══ DATA FOR THIS EXERCISE

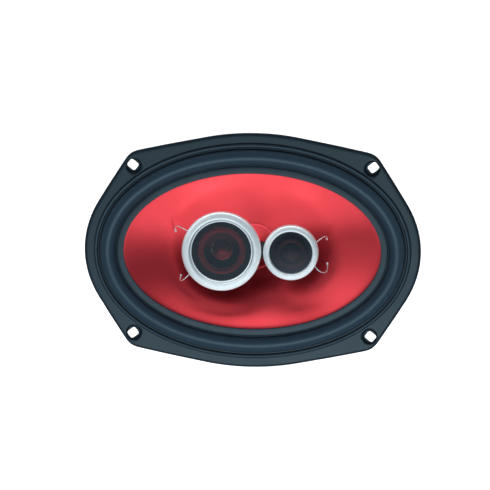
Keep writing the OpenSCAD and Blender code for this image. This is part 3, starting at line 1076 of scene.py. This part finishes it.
    def corners(self, shift: float = 0.0) -> list[tuple[float, float]]:
        """The four screw positions, moved by `shift` towards the middle."""
        x, y = (side / 2 for side in self.hole_spacing)
        share = 1 - shift / math.hypot(x, y)
        return [(i * x * share, j * y * share) for i in (-1, 1) for j in (-1, 1)]

    def screw_hole(self, centre: tuple[float, float]) -> Station:
        """A station of the rounded square screw hole, turned towards its own corner."""
        turn_by = math.radians(self.hole_turn) * math.copysign(1, centre[0] * centre[1])

        def place(turn: float) -> Vector:
            """The point of a squared circle, turned and moved to its place."""
            c, s = math.cos(turn), math.sin(turn)
            x = math.copysign(abs(c) ** 0.45, c) * self.hole_size[0] / 2
            y = math.copysign(abs(s) ** 0.45, s) * self.hole_size[1] / 2
            point = Matrix.Rotation(turn_by, 2) @ Vector((x, y))
            return Vector((centre[0] + point.x, centre[1] + point.y, 0))

        return place

    def build(self) -> None:
        """Builds the frame with its pressed screw seats."""
        made = self.skin_sheet()
        pads, seats, holes = Shape(), Shape(), Shape()
        r, edge = self.seat_r, self.seat_r + 0.9
        for centre in self.corners(self.seat_shift):
            pads.spin([(0, 0), (edge, 0), (edge, 3.5), (0, 3.5)], centre, 40)
            seats.spin([(0, self.steel), (r - 0.6, self.steel), (r - 0.2, 1.5), (r, 2.2),
                        (r + 0.1, 3.4), (r + 0.4, 3.8), (edge, self.top + 0.02),
                        (edge, self.top + 2), (0, self.top + 2)], centre, 40)
        for centre in self.corners():
            ring = self.screw_hole(centre)
            holes.band([lifted(ring, -1), lifted(ring, 3)], 32, closed=False, capped=True)
        combine(made, Join.ADD, pads)
        combine(made, Join.CUT, seats)
        combine(made, Join.CUT, holes.weld())
        made.data.set_sharp_from_angle(angle=math.radians(50))
        self.keep(made, "stamped_basket", Body.FRAME, STEEL_BLACK, "black_steel", ["basket"])


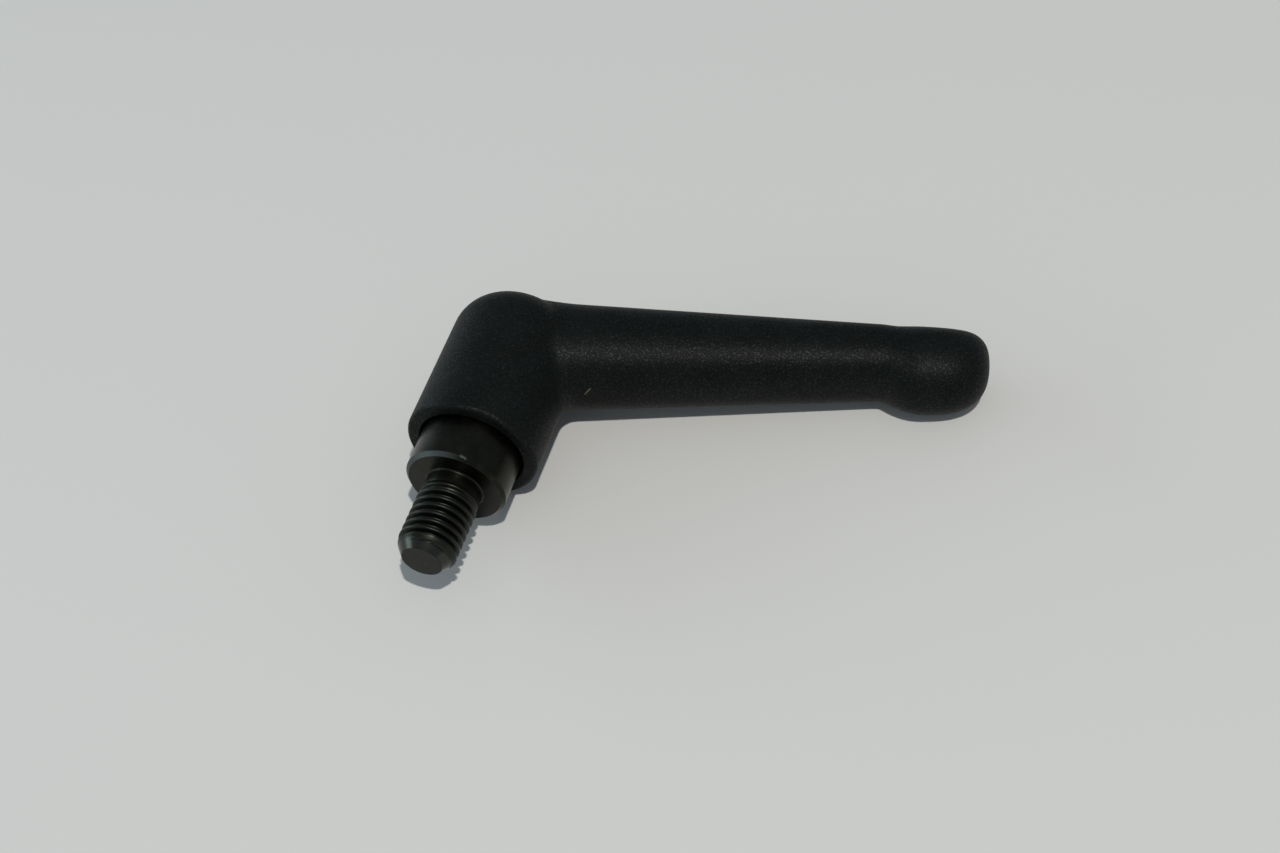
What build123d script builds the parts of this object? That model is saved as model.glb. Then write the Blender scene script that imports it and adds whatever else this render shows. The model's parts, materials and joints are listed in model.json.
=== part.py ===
"""Adjustable clamping lever: cast handle, threaded insert, spring and retaining screw.

The handle is lifted against the spring until its serration leaves the one on the
insert, turned to a handier place, and let go.  All lengths are millimetres.

Lever frame: +Y runs along the turning axis from the insert's seat face into the boss,
the arm leans over +X, and Z is across the arm.  The finished pieces are then rolled
about Y until the boss and the thumb pad lie on one level surface.
"""
from build123d import *
import math
import os

# Stud and collar of the insert
STUD_DIAMETER = 10.0
STUD_LENGTH = 15.0
STUD_CHAMFER_LENGTH = 2.2
STUD_CHAMFER_DEPTH = 1.5
COLLAR_DIAMETER = 17.0
COLLAR_SHOWING = 7.75
COLLAR_GUIDED = 7.0
COLLAR_CHAMFER = 0.6

# Boss of the handle and its bore for the collar
BOSS_WALL = 2.35
BOSS_HEIGHT = 29.3
BOSS_RIM_ROUND = 0.8
BOSS_TOP_ROUND = 7.2
BOSS_TOP_FLAT = 1.0
BORE_CLEARANCE = 0.35
BORE_EDGE_CHAMFER = 0.25
BORE_SPARE = 2.25

# Arm, measured along its own centre line from the turning axis
ARM_ANGLE = 14.8
ARM_REACH = 79.55
ARM_ROOT_DEPTH = 16.9
ARM_ROOT_DROP = 0.1
ARM_SIDE_STEP = 2.9
ARM_END_DEPTH = 9.8
ARM_END_WIDTH = 11.6
ARM_END_ROUND = 4.8
ARM_BLEND = 3.5
ARM_ROOT_RUN = 5.6

# Oval of the arm: how far it squares up, and how its top sinks inside the boss
OVAL_FULLNESS = 2.4
SHOULDER_FULLNESS = 3.0
SHOULDER_DIP = 1.6
OVAL_POINTS = 24
ROOT_SECTION_COUNT = 6

# Thumb pad, a swelling of the arm's lower side and flanks that steps out at its front.
# The widest line sags by a share of the swelling, and the oval softens with it.
PAD_SETBACK = 10.8
PAD_FRONT = 8.8
PAD_BELOW = 8.8
PAD_WIDTH = 14.0
PAD_SAG = 0.29
PAD_SOFTENING = 0.5
PAD_BLEND = 0.5
PAD_SECTION_COUNT = 36

# Rounded end of the arm
END_FULLNESS = 2.7
END_SECTION_COUNT = 6

# Serration that locks the handle to the insert
TOOTH_COUNT = 24
TOOTH_TIP_STEP = 1.05
TOOTH_DEPTH = 0.75
TOOTH_TIP_SHARE = 0.22
TOOTH_ROOT_SHARE = 0.62
TOOTH_CLEARANCE = 0.08
ENGAGEMENT = 3.5
NECK_LENGTH = 1.6
NECK_DEPTH = 0.3

# Retaining screw and the web it passes through
WEB_THICKNESS = 3.0
HEAD_RECESS = 1.2
HEAD_HEIGHT = 4.0
HEAD_CLEARANCE = 0.5
HEAD_CHAMFER = 0.4
SOCKET_ACROSS_FLATS = 4.0
SOCKET_DEPTH = 2.2
SHOULDER_DIAMETER = 6.0
SHOULDER_CLEARANCE = 0.3
SCREW_DIAMETER = 5.0
SCREW_LENGTH = 8.0
SCREW_POINT_CHAMFER = 0.5
TAPPING_SPARE = 2.0
DRILL_POINT_ANGLE = 118.0

# Spring round the screw, in its pocket
SPRING_WIRE = 0.8
SPRING_PITCH = 1.85
SPRING_INNER_CLEARANCE = 0.7
SPRING_OUTER_CLEARANCE = 0.8

# Levels along the turning axis, worked out from the sizes above
boss_bottom = COLLAR_SHOWING
boss_top = boss_bottom + BOSS_HEIGHT
collar_end = COLLAR_SHOWING + COLLAR_GUIDED
bore_end = collar_end + BORE_SPARE
web_bottom = bore_end + ENGAGEMENT
web_top = web_bottom + WEB_THICKNESS
head_top = boss_top - HEAD_RECESS
head_bottom = head_top - HEAD_HEIGHT

# Radii of pieces that fit round one another, from the collar outwards and inwards
stud_radius = STUD_DIAMETER / 2
collar_radius = COLLAR_DIAMETER / 2
bore_radius = collar_radius + BORE_CLEARANCE
boss_radius = bore_radius + BOSS_WALL
tooth_tip_radius = collar_radius - TOOTH_TIP_STEP
tooth_root_radius = tooth_tip_radius - TOOTH_DEPTH
neck_radius = tooth_root_radius - NECK_DEPTH

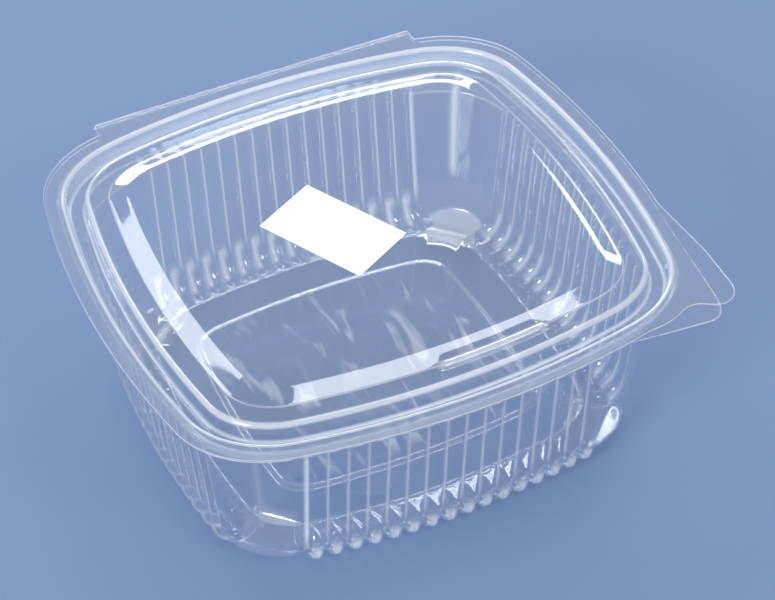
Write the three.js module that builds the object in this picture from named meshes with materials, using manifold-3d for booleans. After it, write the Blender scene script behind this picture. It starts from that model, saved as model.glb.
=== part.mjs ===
// A clear takeaway container, shut: a fluted square tray, its hinged lid and the blank label on the lid.
// Sizes are in millimetres. X runs along the hinge, Y from the front to the hinge, Z up from the table.
import * as THREE from "three";
import { mergeVertices } from "three/addons/utils/BufferGeometryUtils.js";
import Module from "manifold-3d";

const wasm = await Module();
wasm.setup();

// Driving sizes
const RIM_Z = 48.5; // height of the plane where the lid's flange lies on the tray's
const LID_HALF_X = 65; // half the lid's width across its flange, along X
const NARROWER_Y = 3.6; // by how much every half-size is less along Y than along X
const BOW_RADIUS = 200; // the four sides bulge outwards on a bow of this radius
const TRAY_WALL = 0.55; // sheet thickness as drawn
const LID_WALL = 0.5;

// The tray's flutes
const PITCH = 4.507; // width of one flute
const FLUTES_X = 16; // flutes on the front and on the back
const FLUTES_Y = 15; // flutes on each of the other two sides
const FLUTE_DEPTH = 1.5; // from a flute's crest to the crease between two flutes
const FIELD_X = (FLUTES_X * PITCH) / 2;
const FIELD_Y = (FLUTES_Y * PITCH) / 2;
const SHORTER_Y = FIELD_X - FIELD_Y; // by how much a bowed side's half-length is less along Y

// How finely the solids are cut into facets
const SIDE_STEPS = 8;
const CORNER_STEPS = 8;
const STEPS_PER_FLUTE = 3;
const CORNER_FULLNESS = 0.61; // a corner's Bezier handles, as a share of the way to the tangents' crossing
const CURVE_SEGMENTS = 5;
const MERGE_WITHIN = 1e-4;

// The four sides in order round the container, each with the way it runs and the way it faces.
const SIDES = [
  { run: [1, 0], face: [0, -1], along: "x" },
  { run: [0, 1], face: [1, 0], along: "y" },
  { run: [-1, 0], face: [0, 1], along: "x" },
  { run: [0, -1], face: [-1, 0], along: "y" },
];

// Height of a flute's round back over its crease, 0 to 1, at a share of its width.
// The middle third is kept flat, so that the tray stands on small flat feet.
function fluteBack(share) {
  const middleThird = share > 0.3 && share < 0.7;
  return middleThird ? 1 : 0;
}

// Half the length of a bowed side at a station.
function sideLength(along, station) {
  const fluted = station.depth > 0;
  if (along === "x") return fluted ? FIELD_X : station.reach;
  return fluted ? FIELD_Y : station.reach - SHORTER_Y;
}

// One closed ring of points round the container, at a station of its profile.
// half: half-size along X at mid-side; z: height; reach: half-length of the bowed side along X;
// depth: how deep the creases are; fall: the way they go, out and up; cut: the most that |x| + |y| may be.
function ringAt(station) {
  const { half, z, depth = 0, fall = [0, 0], cut = Infinity } = station;
  const points = [];
  const runs = [];
  const sideEnds = SIDES.map((side) => {
    const fluted = depth > 0;
    const alongX = side.along === "x";
    const length = sideLength(side.along, station);
    const apex = alongX ? half - NARROWER_Y : half;
    const flutes = alongX ? FLUTES_X : FLUTES_Y;
    const steps = fluted ? STEPS_PER_FLUTE * flutes : SIDE_STEPS;
    return { side, length, apex, steps, fluted };
  });
  const pointOn = (end, share, raised) => {
    const u = end.length * (2 * share - 1);
    const crease = depth * (1 - raised);
    const out = end.apex - (u * u) / (2 * BOW_RADIUS) - crease * fall[0];
    const { run, face } = end.side;
    return [run[0] * u + face[0] * out, run[1] * u + face[1] * out, z - crease * fall[1]];
  };
  sideEnds.forEach((end, k) => {
    for (let i = 0; i < end.steps; i++) {
      const withinFlute = (i / STEPS_PER_FLUTE) % 1;
      points.push(pointOn(end, i / end.steps, end.fluted ? fluteBack(withinFlute) : 1));
    }
    runs.push(end.steps);
    const next = sideEnds[(k + 1) % 4];
    const raised = end.fluted ? 0 : 1;
    points.push(...cornerPoints(end, next, pointOn(end, 1, raised), pointOn(next, 0, raised)));
    runs.push(CORNER_STEPS);
  });
  for (const p of points) {
    const excess = (Math.abs(p[0]) + Math.abs(p[1]) - cut) / 2;
    if (excess > 0) {
      p[0] -= Math.sign(p[0]) * excess;
      p[1] -= Math.sign(p[1]) * excess;
    }
  }
  return { points, runs };
}

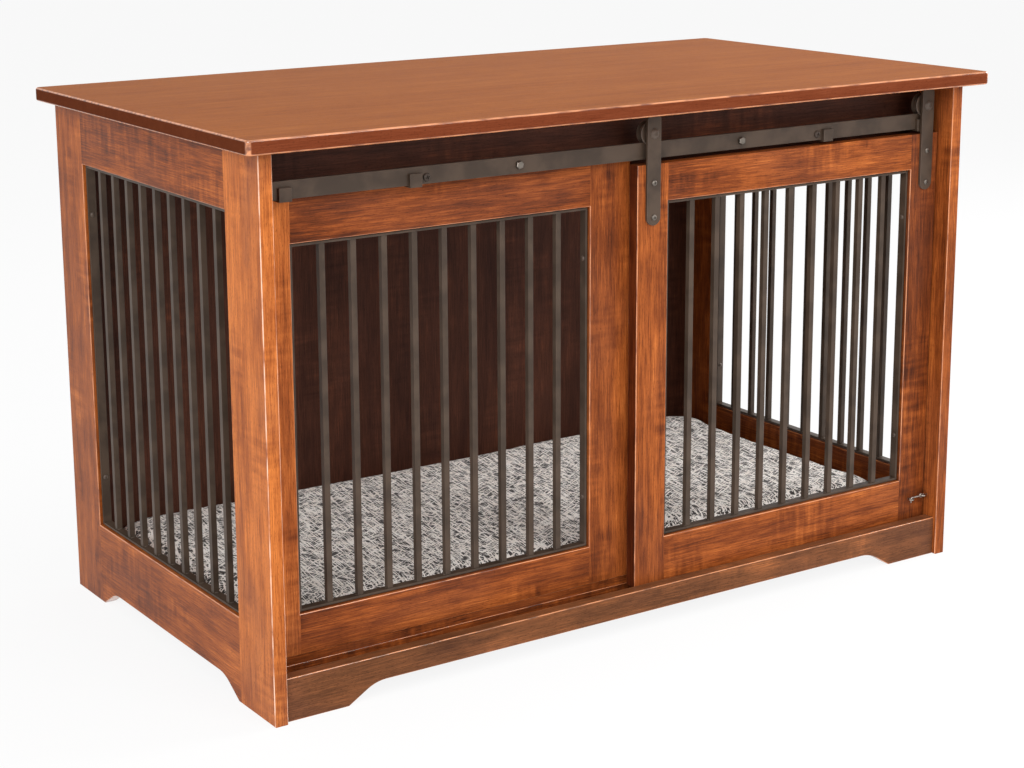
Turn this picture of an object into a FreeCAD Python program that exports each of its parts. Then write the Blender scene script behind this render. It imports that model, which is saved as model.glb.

════

JOB: Output the section opening with the line that has "What build123d script" and closing with the line that has "ARM_ROOT_RUN = 5.6". Keep both end lines and leave out the rest.

TASK RESPONSE:
What build123d script builds the parts of this object? That model is saved as model.glb. Then write the Blender scene script that imports it and adds whatever else this render shows. The model's parts, materials and joints are listed in model.json.
=== part.py ===
"""Adjustable clamping lever: cast handle, threaded insert, spring and retaining screw.

The handle is lifted against the spring until its serration leaves the one on the
insert, turned to a handier place, and let go.  All lengths are millimetres.

Lever frame: +Y runs along the turning axis from the insert's seat face into the boss,
the arm leans over +X, and Z is across the arm.  The finished pieces are then rolled
about Y until the boss and the thumb pad lie on one level surface.
"""
from build123d import *
import math
import os

# Stud and collar of the insert
STUD_DIAMETER = 10.0
STUD_LENGTH = 15.0
STUD_CHAMFER_LENGTH = 2.2
STUD_CHAMFER_DEPTH = 1.5
COLLAR_DIAMETER = 17.0
COLLAR_SHOWING = 7.75
COLLAR_GUIDED = 7.0
COLLAR_CHAMFER = 0.6

# Boss of the handle and its bore for the collar
BOSS_WALL = 2.35
BOSS_HEIGHT = 29.3
BOSS_RIM_ROUND = 0.8
BOSS_TOP_ROUND = 7.2
BOSS_TOP_FLAT = 1.0
BORE_CLEARANCE = 0.35
BORE_EDGE_CHAMFER = 0.25
BORE_SPARE = 2.25

# Arm, measured along its own centre line from the turning axis
ARM_ANGLE = 14.8
ARM_REACH = 79.55
ARM_ROOT_DEPTH = 16.9
ARM_ROOT_DROP = 0.1
ARM_SIDE_STEP = 2.9
ARM_END_DEPTH = 9.8
ARM_END_WIDTH = 11.6
ARM_END_ROUND = 4.8
ARM_BLEND = 3.5
ARM_ROOT_RUN = 5.6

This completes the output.